There may very well be a "manufacturer intended FR response" for a certain headphone, but as long as you're not putting the headphone/amp into an unsafe operating region, that can even be ignored if you like (and before anyone gets really worked up: I'm talking about everything from differences in Zout impacting FR to the judicious use of EQ and tone controls). And as I pointed out earlier, not all headphone designs target the same thing - not all headphone designers assume "zero ohm" outputs for their cans, have the same performance ideals, etc. This may seem like a trivial nitpick but it's important so I'll say it again: when [whoever] is designing a headphone, they aren't working from some across-the-board canonical cookbook - we currently have no universally accepted standard measurement of "flat" for a headphone, and no universally accepted "standard design" for a headphone. So every manufacturer largely does whatever they want (or whatever they think they can sell), and there's a wide variability in terms of what assumptions are made about how the headphone will sound, how it will be used, and so forth. Finally, the IEC's standard for headphone jacks specifies 120 ohm Zout on the amplifier connection, and there's a reason for that - it isn't some arbitrary value (IEC's rationale is for consistently good noise, distortion, and power performance across a very wide range of nominal load impedances and devices). So there's a published standard that disagrees with many audio guides (and it won't be the first, last, or only one to do so).
This goes back to the "sound is subjective" point - it doesn't matter how well you can measure or document something, because that doesn't tell you whether or not you will LIKE something (or more broadly, how you will feel about something at all). And that's the biggest problem I have with "the rule of eight" as an oft-repeated truism - it's trying to take an over-generalized inference ("all high Z results in big FR 'error'") and make a claim about how people will subjectively respond to it ("people will find this to sound bad"). It seems more productive, in my view, to just come out and say that Zout can mediate FR shifts, and like any other change in FR it may or may not appeal to an individual listener, and ultimately they will have to make up their own mind as to whether or not it sounds good ("sound is subjective").
On the "unsafe operation" bit: the caveat to the above is that an individual listener should be cognizant of the output specifications of whatever amplifier they are choosing (this also applies more broadly to the question of amplifier importance).
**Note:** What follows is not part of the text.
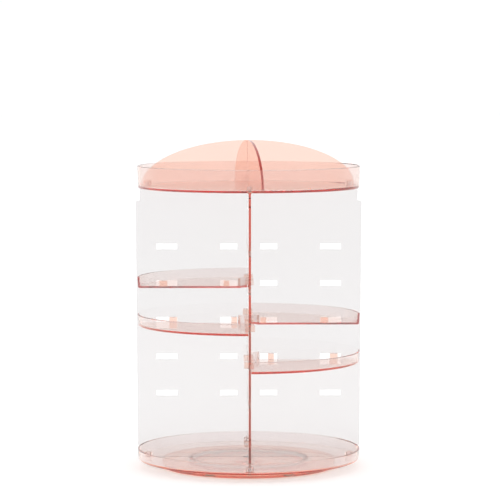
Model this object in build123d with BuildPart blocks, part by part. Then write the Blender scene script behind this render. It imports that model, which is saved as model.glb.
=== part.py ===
from build123d import *
import os

# A round organizer that turns on a small ball-bearing base.  Units are millimetres.
# The origin is on the table, on the turning axis; +Z is up, +X right and +Y to the rear.

# ---- Driving dimensions -------------------------------------------------------------------

# turntable base
foot_count = 6
foot_diameter = 12.0
foot_thickness = 1.6
foot_pocket_depth = 0.4
foot_pocket_clearance = 0.2
foot_inset = 14.0  # from the base's edge to the centre of a foot
base_inset = 25.0  # from the dishes' rim to the base's edge
base_plate_thickness = 2.2
base_skirt_thickness = 2.2
base_turning_gap = 1.0  # between the skirt's top and the dish above it
base_edge_fillet = 0.8

# ball bearing
ball_diameter = 4.0
ball_count = 18
ball_running_gap = 0.1
track_inset = 30.0  # from the base's edge to the ball circle
track_width = 8.0
lower_track_height = 1.4
upper_track_height = 0.7
track_floor = 0.4  # material left under the lower groove
cage_width = 7.0
cage_thickness = 1.2

# pivot
pivot_boss_radius = 6.0
pivot_running_gap = 0.08
hub_wall = 8.0
hub_recess_radius = 12.0
hub_recess_depth = 2.0
hub_thickness = 2.2
washer_radius = 10.0
washer_thickness = 1.1
washer_running_gap = 0.1
screw_shank_radius = 1.5
screw_hole_clearance = 0.03
screw_head_radius = 3.6
screw_head_height = 1.1
screw_head_round = 0.44
screw_length = 6.4
screw_tip_gap = 0.3
screw_drive_length = 4.4
screw_drive_width = 0.9
screw_drive_depth = 0.6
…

If the amplifier manufacturer says, for example, no lower than 30 ohms nominal is acceptable, don't plug your 8 ohm IEMs into it. Or OTOH that the amplifier doesn't have sufficient output into 600 ohms, your high-end Beyers may not be a good choice. But as long as the amplifier (and cans) are used "within specs" I'd hope we can assume things will work swimmingly (there's always probably going to be some mfgr that "does it wrong" though), and then it really just comes down to a subjective interpretation of what is being heard.
This is exactly what we're talking about above, and exactly what I'm saying is "wrong." There's absolutely nothing wrong with plugging your 30 ohm headphones into a device with 10 ohm (or even 30 ohm, or even 300 ohm) output impedance, as long as the device is stable/rated into that load (a lot of SS devices should be). Depending on the specific headphone, there *may be* a shift in the frequency response, but that isn't explicitly a bad thing - it is just a difference. You may or may not notice it, and once you notice it, you may or may not have an opinion about it. PersonalAudio.ru has actually measured and modeled the 1A, and shows no more than 3.6 dB of averaged FR shift (and that's at 300 ohm Zout (over 10:1); at 10 ohm Zout its just less than 1 dB (that's pretty small/subtle (http://www.animations.physics.unsw.edu.au/jw/dB.htm try it for yourself), and that's also averaged and going into lower frequencies where hearing attenuates (that is, the "peak" is lower in frequency than where the "rise" begins)), and no "wildly variable impedance" that I see. Here you go:
http://personalaudio.ru/raa/otchety/naushniki/so/
I'm not at all trying to tell you what your opinion of this change will sound like, but that's more or less what will happen ("by the numbers"), its up to the conscious listener to place a value judgment on how it sounds. And yes, in theory, you could do the same thing with EQ (or you could EQ down the regions affected by the FR, or whatever else). You (or whoever else) may not notice the .9 dB shift (or may not notice it without a side-by-side comparison), may find it somewhat pleasing, may find it somewhat offensive, etc (and remember: which "way" is actually "right" is also up in the air - there isn't an explicit "right way" they're supposed to sound) - that's the subjective part, and measurements can't tell you how you're going to feel about something. The change in FR will happen though, the question is just "what will you do about it?"